EXERCISE INSTRUCTIONS. Your task is to print the material below exactly as presented.
*****
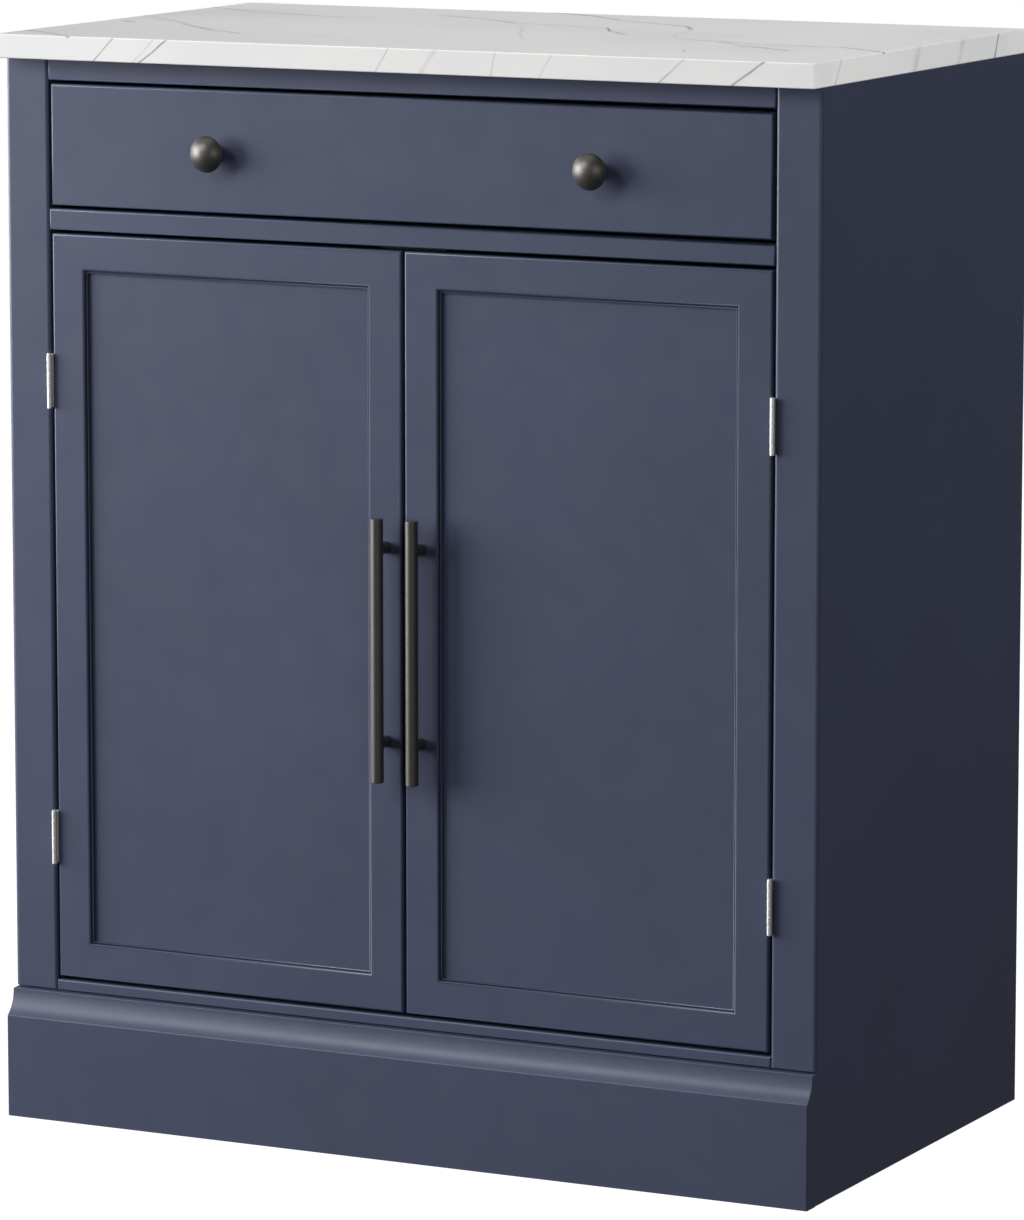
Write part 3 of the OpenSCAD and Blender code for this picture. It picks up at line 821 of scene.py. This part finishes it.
def makeSlide(side, member):
    node = side + "_" + slides["members"][member]["node"]
    low, high = boxOf(node)
    web, tip = (high.x, low.x) if side == "right" else (low.x, high.x)
    if member == "inner":
        web, tip = tip, web
    bodies = {"outer": "carcass", "middle": side + "_slide_middle", "inner": "drawer"}
    points = [(tip, low.z), (web, low.z), (web, high.z), (tip, high.z)]
    if slides["members"][member]["lips"]:
        lip = slides["lip"] * mm
        points = [(tip, low.z + lip), *points, (tip, high.z - lip)]
    path = roundedPath(points, slides["bend"] * mm)
    inward = slides["metal"] * mm * (1 if web > tip else -1)
    outline = stripOutline(path, inward)
    bm = bmesh.new()
    ends = [vertsAt(bm, [(x, y, z) for x, z in outline]) for y in (low.y, high.y)]
    bridge(bm, *ends)
    for end in ends:
        bm.faces.new(end)
    piece = weighNormals(objectFrom(side + member.title() + "Slide", bm, zincSteel, smoothUpTo))
    return place(piece, bodies[member], "zinc_steel", node)


for side in sideNames:
    for member in slides["members"]:
        makeSlide(side, member)
print("slides made")


# knobs and handles

knob = {
    "footRadius": 8.0, "footHeight": 1.8, "neckRadius": 5.2, "neckHeight": 8.6,
    "rimRadius": 15.0, "rimHeight": 12.6, "rimEdge": 1.1, "baseHeight": 0,
    "rimTuck": 0.35, "domeSteps": 14,
    # the outline below the dome: a named radius and a change to it, a named height and a change
    "outline": [
        ("foot", -0.4, "base", 0), ("foot", 0, "base", 0.4),
        ("foot", 0, "foot", -0.5), ("foot", -0.5, "foot", 0),
        ("neck", 0.9, "foot", 0.5), ("neck", 0, "foot", 1.6),
        ("neck", 0, "neck", -0.6), ("neck", 1.0, "neck", 0.5),
        ("rim", -2.2, "rim", -1.5), ("rim", -0.5, "rim", -0.7), ("rim", 0, "rim", 0.1),
    ],
}


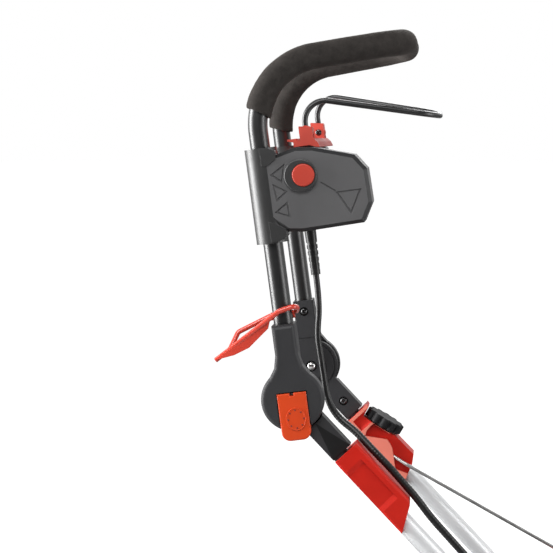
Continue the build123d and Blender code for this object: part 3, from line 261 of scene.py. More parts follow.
def foam():
    """Closed-cell foam: fine pitted skin, brown-black, mottled at two scales."""
    s = Shader("grip_foam", (0.030, 0.026, 0.024), 0.9, Specular_IOR_Level=0.2)
    s.set(s.principled, "Sheen Weight", 0.08)
    s.set(s.principled, "Sheen Roughness", 0.5)
    s.set(s.principled, "Sheen Tint", (0.75, 0.66, 0.6, 1))
    pits = s.cells(620)
    mottle = s.noise(95, 5, rough=0.7)
    s.tint(s.spread(mottle, 0, 1, 0.35, 0.65), (0.019, 0.0163, 0.0148), (0.034, 0.030, 0.0275))
    s.link(s.spread(mottle, 0.82, 0.97), s.principled.inputs["Roughness"])
    s.relief((mottle, 0.35, 0.0006), (pits, 0.5, 0.0004), edge=0.0012)


def rubber(name, colour, low, high, edge=0.0006):
    """Black rubber with a fine dull grain."""
    s = Shader(name, colour, (low + high) / 2)
    s.drift(0.12, 30)
    s.gloss(low, high, 50)
    s.relief((s.noise(900, 3), 0.15, 0.00015), edge=edge)


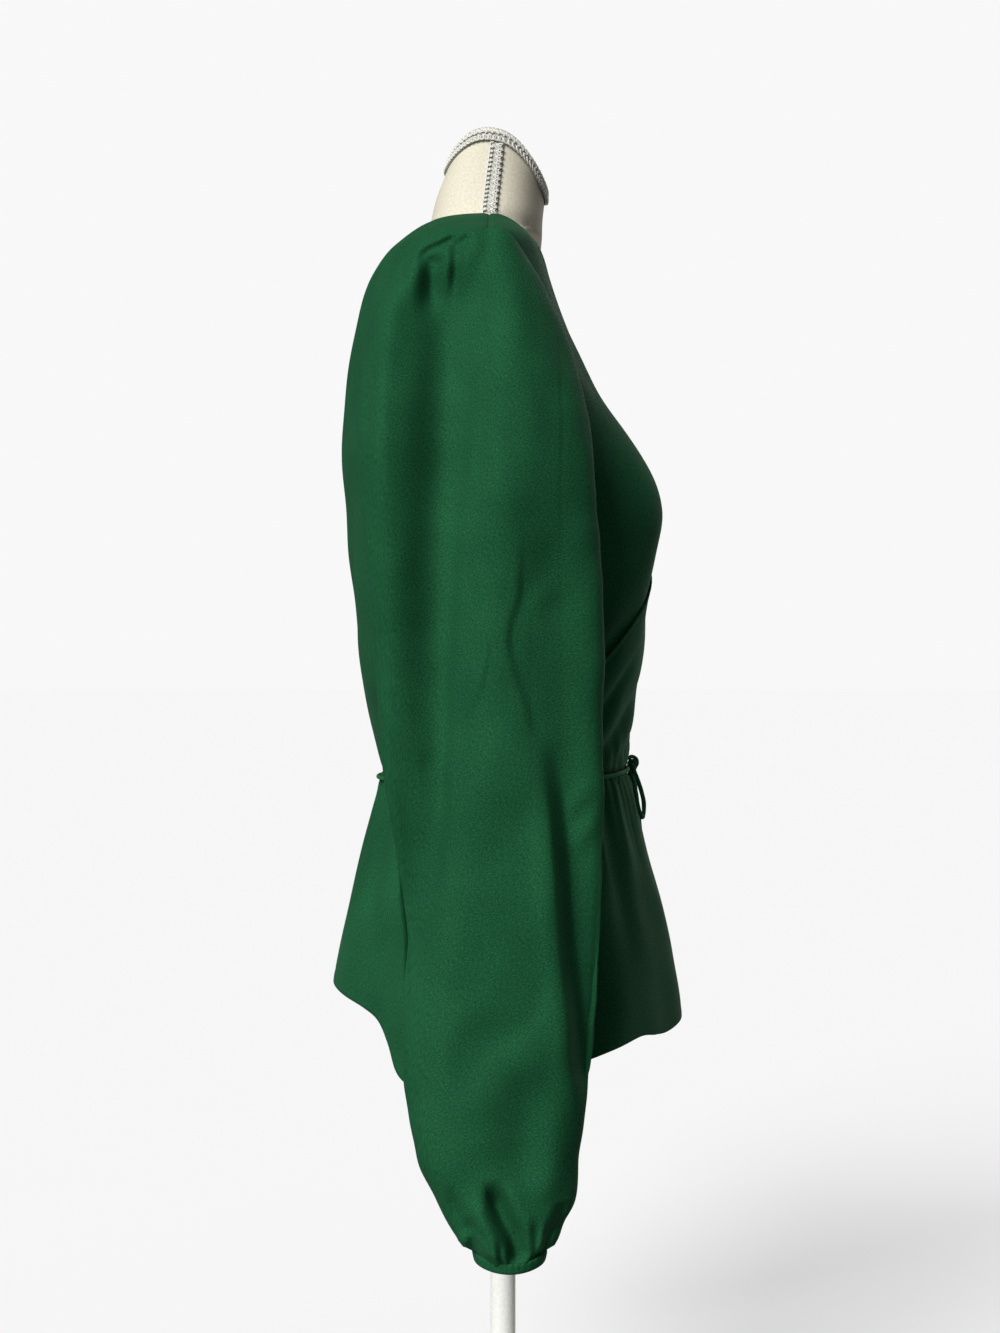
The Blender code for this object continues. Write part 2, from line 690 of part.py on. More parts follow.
def waist_layers(angle):
    """Thickness of the cloth under the tie: two layers where the fronts overlap."""
    wrapped = math.remainder(angle, 2 * math.pi)
    right = smooth_step((wrapped + OVER_REACH + LAP_MARGIN) / LAP_STEP)
    left = smooth_step((QUARTER + LAP_SIDE_MARGIN - wrapped) / LAP_STEP)
    return WALL + (WALL + LAYER_GAP) * right * left


def belt_point(angle):
    forward = max(0.0, math.cos(angle))
    rise = BELT_RISE_SIDE + (BELT_RISE_FRONT - BELT_RISE_SIDE) * forward**3
    point = ring_point(blend_rows(PEPLUM, level_at(PEPLUM, rise)), angle)
    out = waist_layers(angle) + BELT_CLEAR + CORD_RADIUS
    return point + Vector((point.x, point.y, 0)).normalized() * out


def on_peplum_front(x, rise, off):
    """Off the outside of the peplum's outer layer, at this x and height."""
    row = blend_rows(PEPLUM, level_at(PEPLUM, min(rise, 0.0)))
    angle = math.copysign(math.asin((abs(x) / row.half_width) ** (1 / SQUARENESS)), x)
    share = max(0.0, rise / hem_rise(angle))
    point = ring_point(row, angle)
    point.z = WAIST_Z + rise
    out = 2 * WALL + LAYER_GAP + flute(angle, share) + GATHER_DEEP / 2 + off
    return point + Vector((point.x, point.y, 0)).normalized() * out


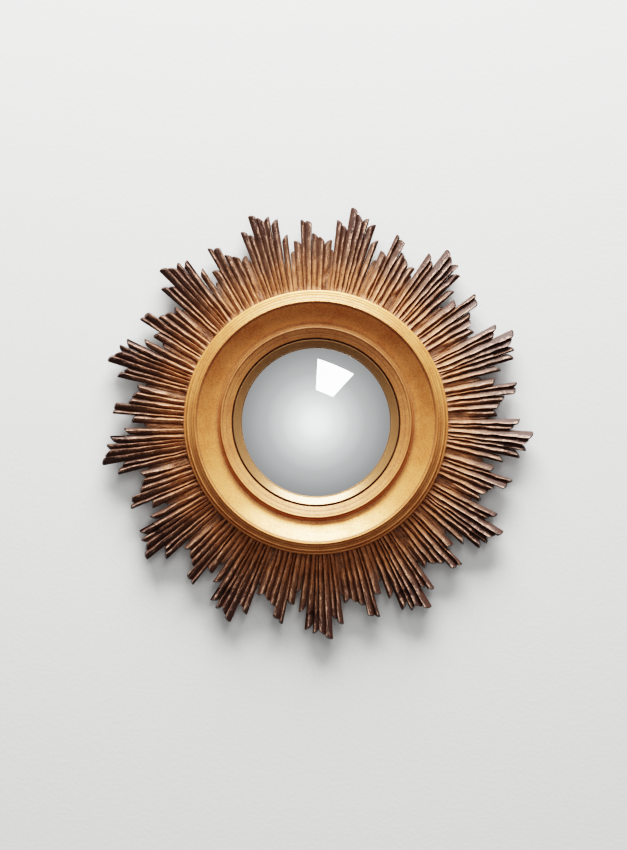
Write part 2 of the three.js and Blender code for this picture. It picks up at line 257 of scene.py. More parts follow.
class Finish:
    """A material, or the surroundings, in the making."""

    def __init__(self, name, kind="materials"):
        self.made = getattr(bpy.data, kind).new(name)
        self.made.use_nodes = True
        self.tree = self.made.node_tree
        self.tree.nodes.clear()

    def node(self, kind, settings=None, sockets=None, output=0):
        """Adds a node, sets it up, fills its sockets with values or links, and gives an output."""
        made = self.tree.nodes.new("ShaderNode" + kind)
        for name, setting in (settings or {}).items():
            if name == "stops":
                self.set_stops(made.color_ramp, setting)
            else:
                setattr(made, name, setting)
        for name, value in (sockets or {}).items():
            if isinstance(value, Value):
                self.tree.links.new(value.socket, made.inputs[name])
            else:
                made.inputs[name].default_value = value
        return Value(self, made.outputs[output]) if made.outputs else None

    @staticmethod
    def set_stops(ramp, stops):
        while len(ramp.elements) < len(stops):
            ramp.elements.new(1.0)
        for element, (place, colour) in zip(ramp.elements, stops):
            element.position = place
            element.color = colour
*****
SOLUTION TO THIS TASK.
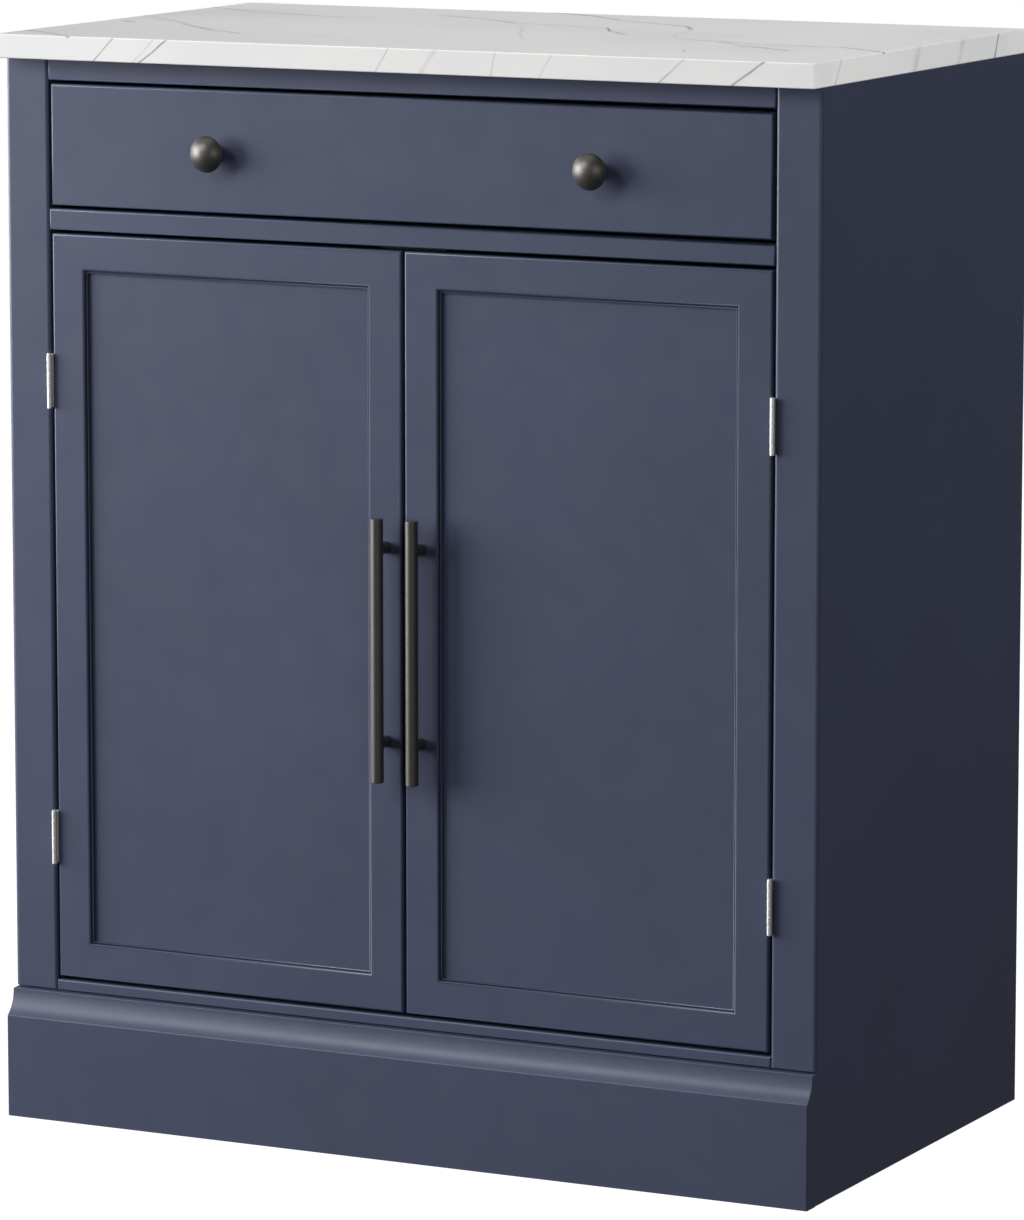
Write part 3 of the OpenSCAD and Blender code for this picture. It picks up at line 821 of scene.py. This part finishes it.
def makeSlide(side, member):
    node = side + "_" + slides["members"][member]["node"]
    low, high = boxOf(node)
    web, tip = (high.x, low.x) if side == "right" else (low.x, high.x)
    if member == "inner":
        web, tip = tip, web
    bodies = {"outer": "carcass", "middle": side + "_slide_middle", "inner": "drawer"}
    points = [(tip, low.z), (web, low.z), (web, high.z), (tip, high.z)]
    if slides["members"][member]["lips"]:
        lip = slides["lip"] * mm
        points = [(tip, low.z + lip), *points, (tip, high.z - lip)]
    path = roundedPath(points, slides["bend"] * mm)
    inward = slides["metal"] * mm * (1 if web > tip else -1)
    outline = stripOutline(path, inward)
    bm = bmesh.new()
    ends = [vertsAt(bm, [(x, y, z) for x, z in outline]) for y in (low.y, high.y)]
    bridge(bm, *ends)
    for end in ends:
        bm.faces.new(end)
    piece = weighNormals(objectFrom(side + member.title() + "Slide", bm, zincSteel, smoothUpTo))
    return place(piece, bodies[member], "zinc_steel", node)


for side in sideNames:
    for member in slides["members"]:
        makeSlide(side, member)
print("slides made")


# knobs and handles

knob = {
    "footRadius": 8.0, "footHeight": 1.8, "neckRadius": 5.2, "neckHeight": 8.6,
    "rimRadius": 15.0, "rimHeight": 12.6, "rimEdge": 1.1, "baseHeight": 0,
    "rimTuck": 0.35, "domeSteps": 14,
    # the outline below the dome: a named radius and a change to it, a named height and a change
    "outline": [
        ("foot", -0.4, "base", 0), ("foot", 0, "base", 0.4),
        ("foot", 0, "foot", -0.5), ("foot", -0.5, "foot", 0),
        ("neck", 0.9, "foot", 0.5), ("neck", 0, "foot", 1.6),
        ("neck", 0, "neck", -0.6), ("neck", 1.0, "neck", 0.5),
        ("rim", -2.2, "rim", -1.5), ("rim", -0.5, "rim", -0.7), ("rim", 0, "rim", 0.1),
    ],
}


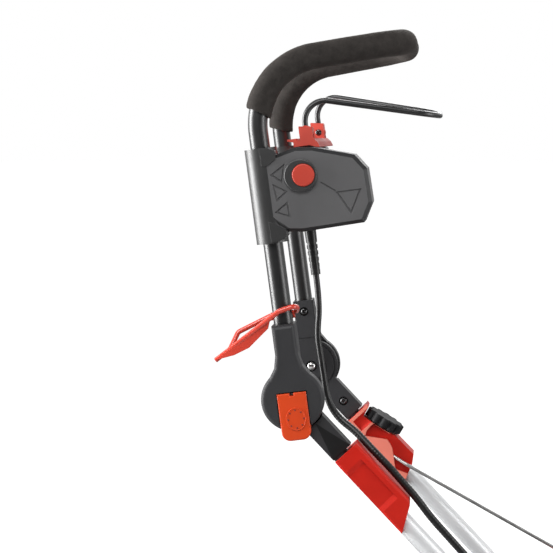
Continue the build123d and Blender code for this object: part 3, from line 261 of scene.py. More parts follow.
def foam():
    """Closed-cell foam: fine pitted skin, brown-black, mottled at two scales."""
    s = Shader("grip_foam", (0.030, 0.026, 0.024), 0.9, Specular_IOR_Level=0.2)
    s.set(s.principled, "Sheen Weight", 0.08)
    s.set(s.principled, "Sheen Roughness", 0.5)
    s.set(s.principled, "Sheen Tint", (0.75, 0.66, 0.6, 1))
    pits = s.cells(620)
    mottle = s.noise(95, 5, rough=0.7)
    s.tint(s.spread(mottle, 0, 1, 0.35, 0.65), (0.019, 0.0163, 0.0148), (0.034, 0.030, 0.0275))
    s.link(s.spread(mottle, 0.82, 0.97), s.principled.inputs["Roughness"])
    s.relief((mottle, 0.35, 0.0006), (pits, 0.5, 0.0004), edge=0.0012)


def rubber(name, colour, low, high, edge=0.0006):
    """Black rubber with a fine dull grain."""
    s = Shader(name, colour, (low + high) / 2)
    s.drift(0.12, 30)
    s.gloss(low, high, 50)
    s.relief((s.noise(900, 3), 0.15, 0.00015), edge=edge)


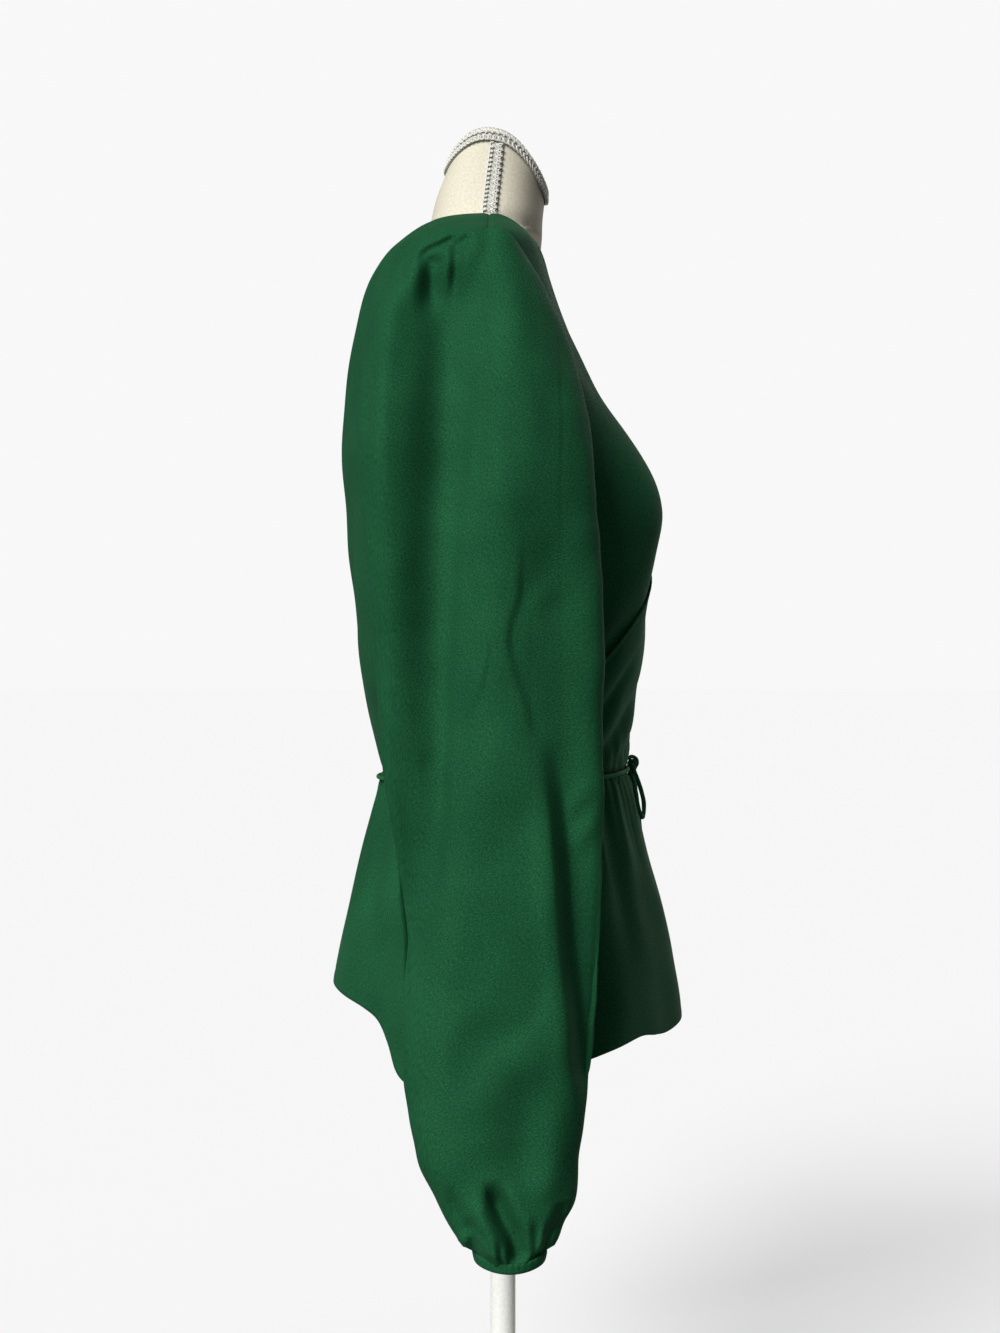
The Blender code for this object continues. Write part 2, from line 690 of part.py on. More parts follow.
def waist_layers(angle):
    """Thickness of the cloth under the tie: two layers where the fronts overlap."""
    wrapped = math.remainder(angle, 2 * math.pi)
    right = smooth_step((wrapped + OVER_REACH + LAP_MARGIN) / LAP_STEP)
    left = smooth_step((QUARTER + LAP_SIDE_MARGIN - wrapped) / LAP_STEP)
    return WALL + (WALL + LAYER_GAP) * right * left


def belt_point(angle):
    forward = max(0.0, math.cos(angle))
    rise = BELT_RISE_SIDE + (BELT_RISE_FRONT - BELT_RISE_SIDE) * forward**3
    point = ring_point(blend_rows(PEPLUM, level_at(PEPLUM, rise)), angle)
    out = waist_layers(angle) + BELT_CLEAR + CORD_RADIUS
    return point + Vector((point.x, point.y, 0)).normalized() * out


def on_peplum_front(x, rise, off):
    """Off the outside of the peplum's outer layer, at this x and height."""
    row = blend_rows(PEPLUM, level_at(PEPLUM, min(rise, 0.0)))
    angle = math.copysign(math.asin((abs(x) / row.half_width) ** (1 / SQUARENESS)), x)
    share = max(0.0, rise / hem_rise(angle))
    point = ring_point(row, angle)
    point.z = WAIST_Z + rise
    out = 2 * WALL + LAYER_GAP + flute(angle, share) + GATHER_DEEP / 2 + off
    return point + Vector((point.x, point.y, 0)).normalized() * out


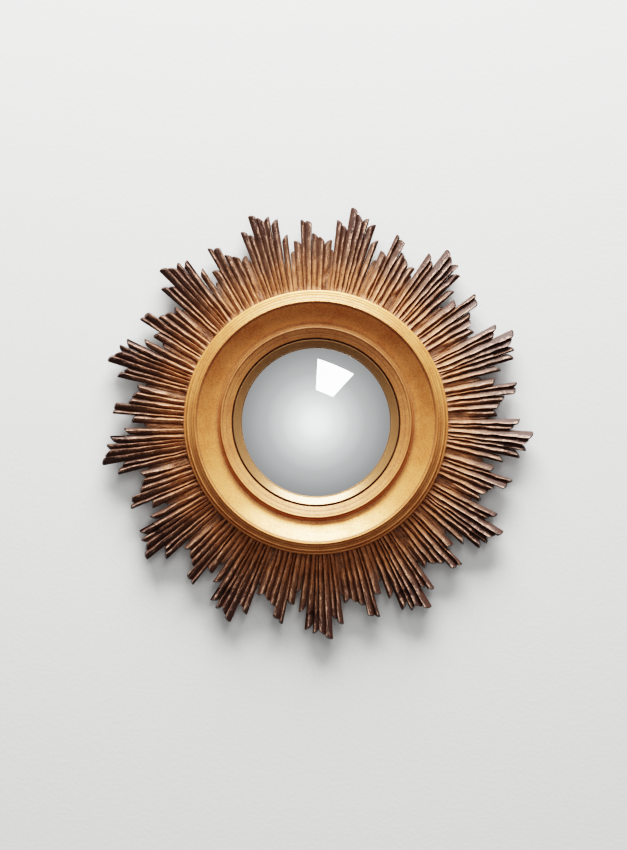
Write part 2 of the three.js and Blender code for this picture. It picks up at line 257 of scene.py. More parts follow.
class Finish:
    """A material, or the surroundings, in the making."""

    def __init__(self, name, kind="materials"):
        self.made = getattr(bpy.data, kind).new(name)
        self.made.use_nodes = True
        self.tree = self.made.node_tree
        self.tree.nodes.clear()

    def node(self, kind, settings=None, sockets=None, output=0):
        """Adds a node, sets it up, fills its sockets with values or links, and gives an output."""
        made = self.tree.nodes.new("ShaderNode" + kind)
        for name, setting in (settings or {}).items():
            if name == "stops":
                self.set_stops(made.color_ramp, setting)
            else:
                setattr(made, name, setting)
        for name, value in (sockets or {}).items():
            if isinstance(value, Value):
                self.tree.links.new(value.socket, made.inputs[name])
            else:
                made.inputs[name].default_value = value
        return Value(self, made.outputs[output]) if made.outputs else None

    @staticmethod
    def set_stops(ramp, stops):
        while len(ramp.elements) < len(stops):
            ramp.elements.new(1.0)
        for element, (place, colour) in zip(ramp.elements, stops):
            element.position = place
            element.color = colour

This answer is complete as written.